Let me talk a little bit about the Foundation GEOINT Group and how we see that in the future. Five years from now, I still see the need of foundation data and foundation products for our primary customers—the US military commands and services. That is, we’re still going to be creating maps and charts. However, the way we create and disseminate them is likely to change. We are already shifting from the traditional creation of paper products and magnetic media to the delivery of some of our information on smart devices. As previously mentioned, we are shifting the production back end of that as well, from solely collecting information from imagery and other sources to leveraging open spatial data and voluntary geographic information.

We’re looking at how we work with international partners as well. We have tremendous international agreements with countries all around the world. We need to reexamine how we cooperatively create and share geospatial information. So the big change for us is how we will be creating content and how we can disseminate that content in a more dynamic way to our mission partners.

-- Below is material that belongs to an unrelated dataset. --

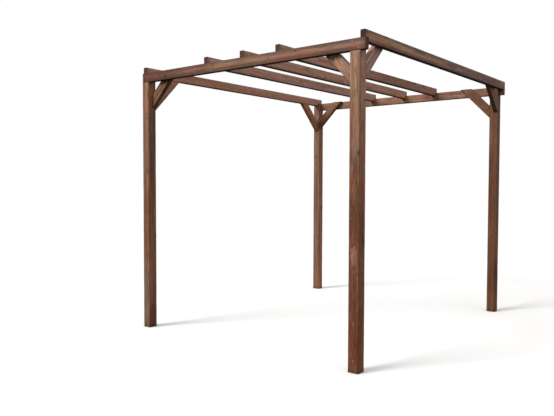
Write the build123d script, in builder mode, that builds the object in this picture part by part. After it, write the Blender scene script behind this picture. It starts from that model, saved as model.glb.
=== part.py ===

I do believe that we will still be producing paper maps and magnetic media five years from now, but it will be less than what we are producing today because of our efforts to implement more of an online/on-demand approach to our spatial information. We’ve already made tremendous strides with moving all of our Foundation GEOINT content to the Map of the World, our online capability. And, again, we’re trying to get more data out to disconnected users through smart tablets and other electronic formats.

Finally, I believe that our collection procedures are going to change from the current process of looking at the requirements that come into the agency and the capabilities that we have and then allocating those resources to meet the requirements. Our future collection process will include more dynamic modeling and sensing of the areas on earth where we detect change—some abnormality from previous observations—[which] will allow us to perform more precise analysis to determine the necessary course of action.